(Entries with model source code)
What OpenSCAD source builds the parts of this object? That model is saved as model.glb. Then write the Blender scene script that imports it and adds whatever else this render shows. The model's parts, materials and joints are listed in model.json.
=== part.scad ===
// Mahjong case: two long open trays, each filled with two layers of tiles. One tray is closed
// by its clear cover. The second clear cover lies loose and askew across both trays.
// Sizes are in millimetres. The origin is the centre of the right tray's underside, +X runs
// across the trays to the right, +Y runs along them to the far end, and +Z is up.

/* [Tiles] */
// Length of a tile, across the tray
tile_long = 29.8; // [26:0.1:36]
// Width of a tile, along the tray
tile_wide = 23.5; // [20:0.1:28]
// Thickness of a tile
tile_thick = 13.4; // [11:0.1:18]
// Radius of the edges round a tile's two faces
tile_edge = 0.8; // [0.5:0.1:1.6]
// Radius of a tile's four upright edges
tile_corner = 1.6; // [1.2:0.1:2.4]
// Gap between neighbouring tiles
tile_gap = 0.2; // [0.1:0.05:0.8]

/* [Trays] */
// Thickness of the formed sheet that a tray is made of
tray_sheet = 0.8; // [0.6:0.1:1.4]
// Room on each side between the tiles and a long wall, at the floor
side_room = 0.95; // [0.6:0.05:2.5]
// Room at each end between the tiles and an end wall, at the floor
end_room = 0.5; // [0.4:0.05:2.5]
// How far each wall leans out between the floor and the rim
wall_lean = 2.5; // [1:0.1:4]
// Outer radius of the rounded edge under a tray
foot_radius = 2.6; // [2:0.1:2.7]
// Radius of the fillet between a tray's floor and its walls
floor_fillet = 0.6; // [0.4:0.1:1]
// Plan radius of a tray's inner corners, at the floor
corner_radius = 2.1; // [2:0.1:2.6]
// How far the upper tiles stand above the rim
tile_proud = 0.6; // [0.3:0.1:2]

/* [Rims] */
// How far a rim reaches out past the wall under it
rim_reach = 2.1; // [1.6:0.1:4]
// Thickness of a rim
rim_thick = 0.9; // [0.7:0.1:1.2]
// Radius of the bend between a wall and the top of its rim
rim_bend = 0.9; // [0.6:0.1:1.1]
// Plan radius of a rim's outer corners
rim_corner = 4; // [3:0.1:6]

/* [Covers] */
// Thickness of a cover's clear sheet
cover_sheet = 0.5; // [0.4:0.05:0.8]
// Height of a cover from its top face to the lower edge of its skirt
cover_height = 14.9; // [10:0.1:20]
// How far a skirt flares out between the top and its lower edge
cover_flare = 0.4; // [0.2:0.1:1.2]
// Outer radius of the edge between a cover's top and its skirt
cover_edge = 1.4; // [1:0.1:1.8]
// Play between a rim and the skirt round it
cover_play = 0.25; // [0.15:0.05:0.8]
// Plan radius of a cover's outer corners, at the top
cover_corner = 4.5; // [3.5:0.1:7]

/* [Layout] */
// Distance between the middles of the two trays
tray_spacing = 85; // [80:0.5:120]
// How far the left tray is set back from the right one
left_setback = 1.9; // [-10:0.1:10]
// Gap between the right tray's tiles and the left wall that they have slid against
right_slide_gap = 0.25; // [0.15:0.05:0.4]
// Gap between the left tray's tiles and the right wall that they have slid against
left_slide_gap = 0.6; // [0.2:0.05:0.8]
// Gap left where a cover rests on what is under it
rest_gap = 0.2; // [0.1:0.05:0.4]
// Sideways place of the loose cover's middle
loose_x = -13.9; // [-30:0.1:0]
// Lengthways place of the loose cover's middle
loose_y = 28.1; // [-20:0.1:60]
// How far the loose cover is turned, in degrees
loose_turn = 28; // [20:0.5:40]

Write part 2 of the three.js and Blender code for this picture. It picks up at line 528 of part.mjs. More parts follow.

EXERCISE DETAILS
Starting with the first line of the data above, copy each line exactly until you reach the line with "tile_proud = 0.6; // [0.3:0.1:2]"; include that line as well.

RESULT FOR THIS EXERCISE
What OpenSCAD source builds the parts of this object? That model is saved as model.glb. Then write the Blender scene script that imports it and adds whatever else this render shows. The model's parts, materials and joints are listed in model.json.
=== part.scad ===
// Mahjong case: two long open trays, each filled with two layers of tiles. One tray is closed
// by its clear cover. The second clear cover lies loose and askew across both trays.
// Sizes are in millimetres. The origin is the centre of the right tray's underside, +X runs
// across the trays to the right, +Y runs along them to the far end, and +Z is up.

/* [Tiles] */
// Length of a tile, across the tray
tile_long = 29.8; // [26:0.1:36]
// Width of a tile, along the tray
tile_wide = 23.5; // [20:0.1:28]
// Thickness of a tile
tile_thick = 13.4; // [11:0.1:18]
// Radius of the edges round a tile's two faces
tile_edge = 0.8; // [0.5:0.1:1.6]
// Radius of a tile's four upright edges
tile_corner = 1.6; // [1.2:0.1:2.4]
// Gap between neighbouring tiles
tile_gap = 0.2; // [0.1:0.05:0.8]

/* [Trays] */
// Thickness of the formed sheet that a tray is made of
tray_sheet = 0.8; // [0.6:0.1:1.4]
// Room on each side between the tiles and a long wall, at the floor
side_room = 0.95; // [0.6:0.05:2.5]
// Room at each end between the tiles and an end wall, at the floor
end_room = 0.5; // [0.4:0.05:2.5]
// How far each wall leans out between the floor and the rim
wall_lean = 2.5; // [1:0.1:4]
// Outer radius of the rounded edge under a tray
foot_radius = 2.6; // [2:0.1:2.7]
// Radius of the fillet between a tray's floor and its walls
floor_fillet = 0.6; // [0.4:0.1:1]
// Plan radius of a tray's inner corners, at the floor
corner_radius = 2.1; // [2:0.1:2.6]
// How far the upper tiles stand above the rim
tile_proud = 0.6; // [0.3:0.1:2]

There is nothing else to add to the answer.